04.02.2011

THE INFLUENCE GAME: Problems for Egypt's brokers

WASHINGTON – Three political veterans turned prominent Washington lobbyists have looked out for Egypt's interests in Washington for years, helping secure billions in U.S. aid and batting down an attempt by Congress last year to urge the Mideast nation toward a more open and democratic political system. With Egypt's government under siege, its lobbyists may face a harder time.

Washington's well-connected Egypt hands are among a line of lobbying specialists known as "foreign agents." They cultivate favor and aid on behalf of foreign governments, buttonholing lawmakers and squiring visiting dignitaries and military leaders on trips to Capitol Hill, government offices and think tanks. Scuttling the nonbinding Senate resolution in November was among their notable successes.

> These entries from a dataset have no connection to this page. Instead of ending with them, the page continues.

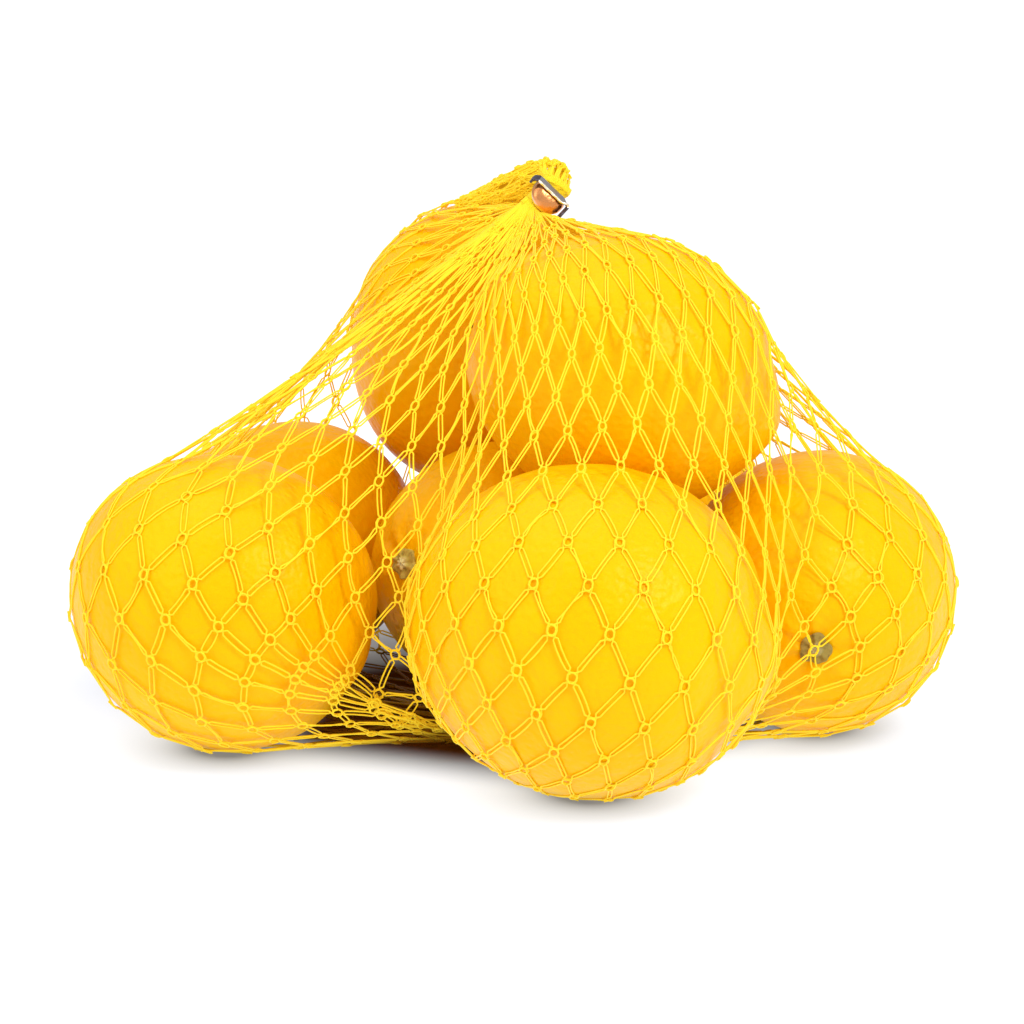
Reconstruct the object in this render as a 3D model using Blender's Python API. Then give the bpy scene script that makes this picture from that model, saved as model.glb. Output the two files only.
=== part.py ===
# Net of lemons: a heap of eight lemons held tight in a knitted plastic net.
# The net is open, so the solid is what shows through it: the lemons, each thicker by the net
# on its peel, and the net's gathered top. That is drawn together into a neck, shut by a
# crimped metal clip, and ends in a short crumpled tail that has flopped back over the top.
# The net with what it holds is one solid, and the clip is the other.
# Lengths are in millimetres until the meshes are made. The front is -Y.

import math

import bpy
import numpy as np

for old in list(bpy.data.objects):
    bpy.data.objects.remove(old, do_unlink=True)

MM = 0.001

# ---------------------------------------------------------------- the lemons
# Each row: where its middle is (x, y), which way its stem end points (heading from +X, then
# tilt above level), diameter and length. The two on top also have a height.
LEMONS = {
    "front": ((14.5, -56.1), 159, 7, 65.5, 73.5, None),
    "left": ((-60.0, -26.1), 151, 15, 60.5, 65.0, None),
    "back_left": ((-51.5, 33.9), 43, 8, 54.5, 63.5, None),
    "right": ((63.0, -12.1), -95, -5, 57.5, 68.0, None),
    "middle": ((-1.0, 9.4), -136, 13, 55.0, 66.0, None),
    "back": ((27.5, 61.9), 151, -11, 53.0, 60.5, None),
    "top_right": ((21.5, -11.1), 166, 17, 57.0, 66.5, 76.5),
    "top_left": ((-8.0, 47.4), 116, -61, 56.5, 68.5, 71.5),
}
NET_THICK = 0.8  # the strands under a lemon lift it off the table by this much
NET_STANDOFF = 1.2  # how far the net's outside stands off a lemon
TIP_REACH, TIP_WIDTH = 1.1, 0.17  # the blossom end's blunt tip, and its half width in radians
TIP_GROOVE = 0.028  # depth of the groove round it, as a part of the radius
STEM_REACH, STEM_WIDTH = 0.9, 0.11  # the dry stalk end, a low button
LEMON_AROUND, LEMON_ALONG = 26, 18  # faces around and along a lemon

# ---------------------------------------------------------------- the gathered top
CLIP_MIDDLE = np.array([7.9, 14.4, 108.8])
NECK_WAY = np.array([0.45, 0.30, 0.84])  # the way the neck leans, towards the tail
CLIP_WAY = np.array([0.70, 0.08, -0.71])  # the way the clip's straight side runs
NECK_BELOW = 4.2  # the net comes together this far below the clip's middle
NECK_HALF_WIDE = 3.5
NECK_HALF_THICK = 2.1
BUNDLE_AROUND = 36
# The strands fan out below the neck and run over the two top lemons: the fan's middle line,
# from where those two touch up to the neck, with its two half sizes.
FAN = (
    ((7.2, 17.5, 71.0), 1.5, 1.5),
    ((6.4, 17.2, 79.0), 7.5, 9.0),
    ((5.6, 16.4, 88.0), 11.0, 12.5),
    ((5.4, 15.2, 95.0), 10.0, 11.0),
    ((5.5, 14.3, 100.0), 7.0, 7.0),
    ((5.8, 13.6, 103.0), 4.6, 3.8),
)
# The tail's middle line from the clip's middle, with its two half sizes.
TAIL = (
    ((0.9, 0.7, 1.9), 3.3, 2.3),
    ((1.9, 2.2, 4.0), 3.0, 2.9),
    ((0.9, 5.5, 4.9), 2.9, 3.6),
    ((-3.0, 10.0, 4.1), 2.9, 4.4),
    ((-7.5, 15.0, 2.4), 2.6, 4.6),
    ((-11.5, 19.5, 0.4), 2.1, 4.0),
    ((-14.5, 22.5, -1.2), 1.3, 2.6),
)
TAIL_CRUMPLE = 0.10  # how deep the lengthwise folds are, as a part of the radius
TAIL_FOLDS = 5
TAIL_TURN = 0.9  # how far the folds turn from ring to ring, in radians
TAIL_TIP = 0.8  # the rounded end beyond the last ring

# ---------------------------------------------------------------- the clip
CLIP_GAP = 0.3  # between the clip and the neck
CLIP_SHEET = 0.8
CLIP_HALF_BAND = 1.0  # half width of the band where it is plain
CLIP_CROWN = 2.8  # how much further down the rounded front reaches
CLIP_DOME = 0.5  # how far the rounded front bulges
CLIP_SQUARENESS = 3.0  # 2 is an oval, more is squarer
CLIP_STATIONS = 64
HOOK_LENGTH = 1.6  # the crimped end that stands out at the upper left
HOOK_HALF_TURN = 0.22  # half of the turn round the clip that it takes, in radians
HOOK_THICK = 0.7


def unit(vector):
    """The vector at length 1."""
    return vector / np.linalg.norm(vector)


def direction(heading, tilt):
    """Unit vector at a heading from +X and a tilt above level, both in degrees."""
    h, t = math.radians(heading), math.radians(tilt)
    return np.array([math.cos(t) * math.cos(h), math.cos(t) * math.sin(h), math.sin(t)])


def grid_faces(rows, around):
    """Quads between the points of rows of rings, which are stored one after another."""
    i, j = np.meshgrid(np.arange(rows - 1), np.arange(around), indexing="ij")
    one, two = i * around + j, i * around + (j + 1) % around
    return np.stack([one, two, two + around, one + around], axis=-1).reshape(-1, 4).tolist()


def end_faces(start, around, point, flipped):
    """A fan of triangles that closes a ring onto a point."""
    fan = [(start + j, start + (j + 1) % around, point) for j in range(around)]
    return [face[::-1] for face in fan] if flipped else fan


def lemon_mesh(place, heading, tilt, diameter, length, height):
    """(points, faces) of one lemon with the net's thickness on it.

    Rings run from the stem's pole to the tip's. Along a direction at angle p to the stem the
    surface is at a b / sqrt((b cos p)^2 + (a sin p)^2), with a low button at the stem, a
    blunt tip at the other end and a groove round that.
    """
    a, b, t = length / 2, diameter / 2, math.radians(tilt)
    lying = NET_THICK + math.hypot(a * math.sin(t), b * math.cos(t))
    middle = np.array([*place, lying if height is None else height])
    stem = direction(heading, tilt)
    side = unit(np.cross([0, 0, 1.0], stem))
    upper = np.cross(stem, side)
    p = np.concatenate([[0], (np.arange(LEMON_ALONG) + 0.5) * math.pi / LEMON_ALONG, [math.pi]])
    reach = a * b / np.sqrt((b * np.cos(p)) ** 2 + (a * np.sin(p)) ** 2)
    reach += TIP_REACH * np.exp(-(((math.pi - p) / TIP_WIDTH) ** 2))
    reach *= 1 - TIP_GROOVE * np.exp(-(((math.pi - p - 0.42) / 0.16) ** 2))
    reach += NET_STANDOFF + STEM_REACH * np.exp(-((p / STEM_WIDTH) ** 2))
    u = np.arange(LEMON_AROUND) * 2 * math.pi / LEMON_AROUND
    ring = np.cos(u)[:, None] * side + np.sin(u)[:, None] * upper
    way = np.cos(p)[:, None, None] * stem + np.sin(p)[:, None, None] * ring
    points = middle + reach[:, None, None] * way
    count = LEMON_ALONG * LEMON_AROUND
    points = np.concatenate([points[1:-1].reshape(-1, 3), points[0, :1], points[-1, :1]])
    faces = grid_faces(LEMON_ALONG, LEMON_AROUND)
    faces += end_faces(0, LEMON_AROUND, count, True)
    faces += end_faces(count - LEMON_AROUND, LEMON_AROUND, count + 1, False)
    return points, faces


def neck_axes():
    """The neck's own axes: along it to the tail, across its width, and to its front."""
    along = unit(NECK_WAY)
    wide = unit(CLIP_WAY - along * (CLIP_WAY @ along))
    return along, wide, np.cross(wide, along)


def bundle_mesh():
    """(points, faces) of the gathered net: fan, neck and crumpled tail in one tube.

    Each ring is an oval square to the middle line, a cos(u) across + b sin(u) thick. Out of
    the clip its radius is crumpled by lengthwise folds that turn slowly along the tail.
    """
    along, wide, _ = neck_axes()
    foot = CLIP_MIDDLE - NECK_BELOW * along
    path = [(np.array(middle), a, b) for middle, a, b in FAN]
    path += [(foot + s * NECK_BELOW * along, NECK_HALF_WIDE, NECK_HALF_THICK) for s in (0, 0.5, 1)]
    path += [(CLIP_MIDDLE + offset, a, b) for offset, a, b in TAIL]
    middles = np.array([middle for middle, _, _ in path])
    ways = np.gradient(middles, axis=0)
    turns = np.arange(BUNDLE_AROUND) / BUNDLE_AROUND
    u = turns * 2 * math.pi
    clipped = len(FAN) + 2
    rings = []
    for k, (middle, a, b) in enumerate(path):
        way = unit(ways[k])
        across = unit(wide - way * (way @ wide))
        loose = min(max(k - clipped, 0) / 3, 1)
        crumple = 1 + loose * TAIL_CRUMPLE * np.sin(TAIL_FOLDS * u + TAIL_TURN * k)
        oval = (a * np.cos(u))[:, None] * across + (b * np.sin(u))[:, None] * np.cross(way, across)
        rings.append(middle + crumple[:, None] * oval)
    tip = middles[-1] + TAIL_TIP * unit(middles[-1] - middles[-2])
    points = np.concatenate([np.concatenate(rings), [middles[0], tip]])
    count = len(rings) * BUNDLE_AROUND
    faces = grid_faces(len(rings), BUNDLE_AROUND)
    faces += end_faces(0, BUNDLE_AROUND, count, True)
    faces += end_faces(count - BUNDLE_AROUND, BUNDLE_AROUND, count + 1, False)
    return points, faces


def clip_mesh():
    """(points, faces) of the clip: a metal strip bent right round the neck.

    Its path is a rounded rectangle about the neck. Across the strip go seven points: the
    inner and the outer side of its upper edge, of its bulge and of its lower edge. The lower
    edge reaches down at the front in a half round, and the upper edge stands out at one end.
    """
    along, wide, front = neck_axes()
    u = np.arange(CLIP_STATIONS) * 2 * math.pi / CLIP_STATIONS
    cos, sin = np.cos(u), np.sin(u)
    power = CLIP_SQUARENESS
    square = (np.abs(cos) ** power + np.abs(sin) ** power) ** (-1 / power)
    crown = np.sqrt(np.maximum(1 - (cos * square) ** 2, 0)) * (sin > 0)
    hook = HOOK_LENGTH * np.exp(-(((u - math.pi) / HOOK_HALF_TURN) ** 2))
    section = (
        (0, CLIP_HALF_BAND + 0 * u, 0 * u),
        (CLIP_SHEET, CLIP_HALF_BAND + 0 * u, hook),
        (CLIP_SHEET, CLIP_HALF_BAND - HOOK_THICK + 0 * u, hook),
        (CLIP_SHEET, -0.5 * CLIP_CROWN * crown, CLIP_DOME * crown),
        (CLIP_SHEET, -CLIP_HALF_BAND - CLIP_CROWN * crown, 0 * u),
        (0, -CLIP_HALF_BAND - CLIP_CROWN * crown, 0 * u),
        (0, -0.5 * CLIP_CROWN * crown, CLIP_DOME * crown),
    )
    rows = []
    for out, height, more in section:
        a = NECK_HALF_WIDE + CLIP_GAP + out + more
        b = NECK_HALF_THICK + CLIP_GAP + out + more
        flat = (a * cos * square)[:, None] * wide + (b * sin * square)[:, None] * front
        rows.append(CLIP_MIDDLE + flat + height[:, None] * along)
    rows.append(rows[0])
    faces = np.array(grid_faces(len(rows), CLIP_STATIONS)) % (len(section) * CLIP_STATIONS)
    return np.concatenate(rows[:-1]), faces.tolist()


def material(name, colour, roughness, metallic):
    """A Principled material with a linear colour."""
    made = bpy.data.materials.new(name)
    made.use_nodes = True
    shader = made.node_tree.nodes["Principled BSDF"]
    shader.inputs["Base Color"].default_value = (*colour, 1)
    shader.inputs["Roughness"].default_value = roughness
    shader.inputs["Metallic"].default_value = metallic
    return made


def add_object(name, points, faces, finish):
    """A mesh object in metres, its faces turned outwards."""
    mesh = bpy.data.meshes.new(name)
    mesh.from_pydata((points * MM).tolist(), [], faces)
    mesh.calc_loop_triangles()
    corners = np.array([triangle.vertices[:] for triangle in mesh.loop_triangles])
    if np.linalg.det(points[corners]).sum() < 0:
        mesh.flip_normals()
    mesh.shade_smooth()
    mesh.set_sharp_from_angle(angle=math.radians(40))
    mesh.materials.append(finish)
    made = bpy.data.objects.new(name, mesh)
    bpy.context.scene.collection.objects.link(made)
    return made


lemons = {name: lemon_mesh(*sizes) for name, sizes in LEMONS.items()}
bundle, bundle_faces = bundle_mesh()
every = np.concatenate([bundle, *[points for points, _ in lemons.values()]])
middle = (every.min(axis=0) + every.max(axis=0)) / 2
centred = -np.array([middle[0], middle[1], 0])

# Everything below the table's top is cut off, which leaves each lemon there a small flat.
corners = np.array([[x, y, z] for z in (-20, 0) for x, y in ((-1, -1), (1, -1), (1, 1), (-1, 1))])
sides = [(0, 3, 2, 1), (4, 5, 6, 7), (0, 1, 5, 4), (1, 2, 6, 5), (2, 3, 7, 6), (3, 0, 4, 7)]
net = material("lemon_net", (1.0, 0.62, 0.01), 0.45, 0)
net_bag = add_object("net_bag", bundle + centred, bundle_faces, net)
lemons["table"] = (corners * [200, 200, 1], sides)
for name, (points, faces) in lemons.items():
    helper = add_object("helper_" + name, points + centred, faces, net)
    helper.hide_render = True
    helper.display_type = "WIRE"
    change = net_bag.modifiers.new(name, "BOOLEAN")
    change.operation = "DIFFERENCE" if name == "table" else "UNION"
    change.object = helper

clip, clip_faces = clip_mesh()
add_object("clip", clip + centred, clip_faces, material("clip_metal", (0.55, 0.54, 0.52), 0.3, 1))
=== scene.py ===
"""Looks of a net of lemons: eight lemons, their stem ends, the knitted net and its clip.

Sizes are in millimetres until a mesh is made. The origin is under the middle of the heap,
on the table, with the front at -Y and +Z up.
"""

import math

import bpy
import numpy as np
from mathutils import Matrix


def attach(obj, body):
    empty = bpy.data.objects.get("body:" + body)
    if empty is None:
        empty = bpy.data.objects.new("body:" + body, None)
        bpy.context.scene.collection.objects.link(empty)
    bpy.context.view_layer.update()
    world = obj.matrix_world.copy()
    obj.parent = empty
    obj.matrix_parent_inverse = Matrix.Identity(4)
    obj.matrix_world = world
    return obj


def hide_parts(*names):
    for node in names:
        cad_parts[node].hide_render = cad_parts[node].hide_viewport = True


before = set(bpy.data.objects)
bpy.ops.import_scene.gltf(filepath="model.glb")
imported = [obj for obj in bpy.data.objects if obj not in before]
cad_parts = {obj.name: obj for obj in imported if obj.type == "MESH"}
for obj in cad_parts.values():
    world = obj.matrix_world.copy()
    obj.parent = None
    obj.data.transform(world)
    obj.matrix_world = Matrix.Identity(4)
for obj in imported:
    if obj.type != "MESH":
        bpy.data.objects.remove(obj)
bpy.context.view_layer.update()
MM = 0.001

# ---------------------------------------------------------------------------- the lemons
# Ripe Eureka-type lemons: a firm, waxy peel full of oil glands over a fruit that is a little
# longer than wide, with a blunt tip at the blossom end and a puckered collar at the stem end.
# They lie in the net as they fell, six on the table and two on top.

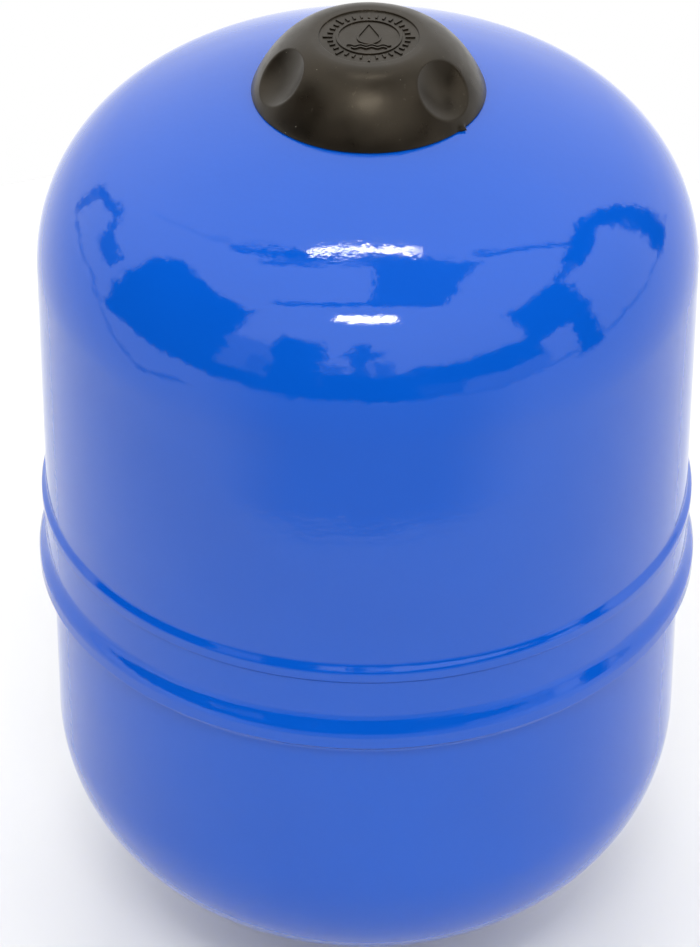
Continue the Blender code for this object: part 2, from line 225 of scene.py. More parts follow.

Congress may revive the tough pro-democracy resolution, Sen. John McCain said Thursday. The Arizona Republican told The Associated Press he was consulting with Sen. John Kerry, D-Mass., about sponsoring a new resolution pressing Egypt to move quickly on promised reforms. A new draft was being readied Thursday.

McCain was a co-sponsor of the previous resolution, which was killed in part by a lobbying blitz paid for by President Hosni Mubarak's government. He said he expects a new resolution would have an improved chance of passage because of the violence sweeping through Cairo and the fact that Egypt's influential lobbyists now represent a regime condemned by the country's masses.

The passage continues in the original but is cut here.